Ксендз Мечислав — создатель волонтерского центра в Люблине, который помогает беженцам уже тридцать лет. Он насчитал уже шесть волн беженцев, которые приходили в Люблин. Он и его добровольные помощники помогают всем. А в промежутках между волнами — наркоманам и бывшим преступникам. И сейчас, когда в Польшу пешком идут сотни тысяч украинцев, могу сказать, что повезло тем, кто оказался в Люблине под опекой ксендза Пузевича. Впрочем, всем остальным, кто добрался до безопасной территории, тоже очень повезло.
Об этом ксендз Мечислав Пузевич рассказал в интервью журналистке «Новой газеты» Ирине Халип.
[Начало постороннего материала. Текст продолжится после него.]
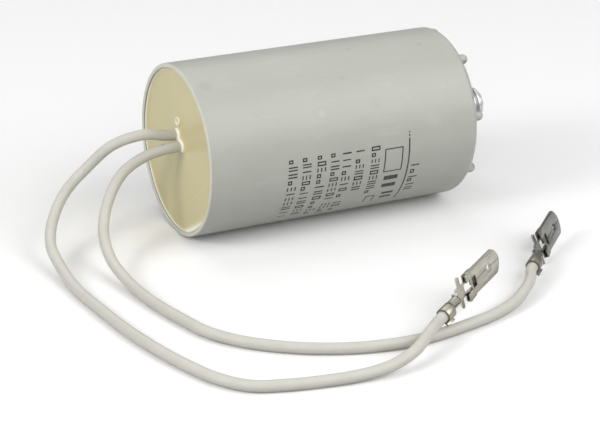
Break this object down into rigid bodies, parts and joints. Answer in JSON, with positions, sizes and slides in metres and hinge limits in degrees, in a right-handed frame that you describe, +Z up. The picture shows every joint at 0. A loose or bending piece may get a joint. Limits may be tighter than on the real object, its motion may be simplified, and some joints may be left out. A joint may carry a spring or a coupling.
{
  "type": "motor run capacitor",
  "caption": "Round plastic-cased motor run capacitor with a resin-potted end, two insulated leads with folded tab terminals, and a threaded mounting stud on the other end.",
  "frame": {"origin": "on the surface under the middle of the can and its stud, measured without the leads and their terminals", "axes": "+X runs along the can from the potted end to the stud, +Z is up, -Y is the side that the leads lie on"},
  "size_m": [0.1141, 0.1017, 0.04],
  "materials": {
    "case_plastic": "satin grey-green moulded polypropylene",
    "plated_steel": "bright zinc-plated steel",
    "metallised_film": "metallised polypropylene film, wound tight",
    "core_plastic": "natural moulded plastic",
    "plain_film": "clear amber film",
    "sprayed_zinc": "rough sprayed zinc",
    "solder": "dull tin solder",
    "resin": "glossy cream casting resin",
    "lead_insulation": "off-white flexible vinyl",
    "copper_strand": "bare stranded copper",
    "tinned_brass": "tin-plated brass strip"
  },
  "bodies": {
    "root": {"case": "case_plastic", "mounting_stud": "plated_steel", "film_winding": "metallised_film", "winding_core": "core_plastic", "outer_wrap": "plain_film", "lead_end_contact": "sprayed_zinc", "base_end_contact": "sprayed_zinc", "base_spacer": "core_plastic", "core_sleeve": "lead_insulation", "solder_joint_a": "solder", "solder_joint_b": "solder", "potting_resin": "resin", "lead_a": "lead_insulation", "lead_b": "lead_insulation", "lead_a_conductor": "copper_strand", "lead_b_conductor": "copper_strand", "lead_a_terminal": "tinned_brass", "lead_b_terminal": "tinned_brass"}
  },
  "joints": []
}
— Ксендз Мечислав, в вашем волонтерском центре с первого дня, когда через границу начали переходить украинские беженцы, все было на удивление отлично организовано — как будто кто-то нажал на кнопку, и заработал конвейер. Это, несомненно, не только добрая воля, но и опыт. С чего начиналась ваша помощь беженцам?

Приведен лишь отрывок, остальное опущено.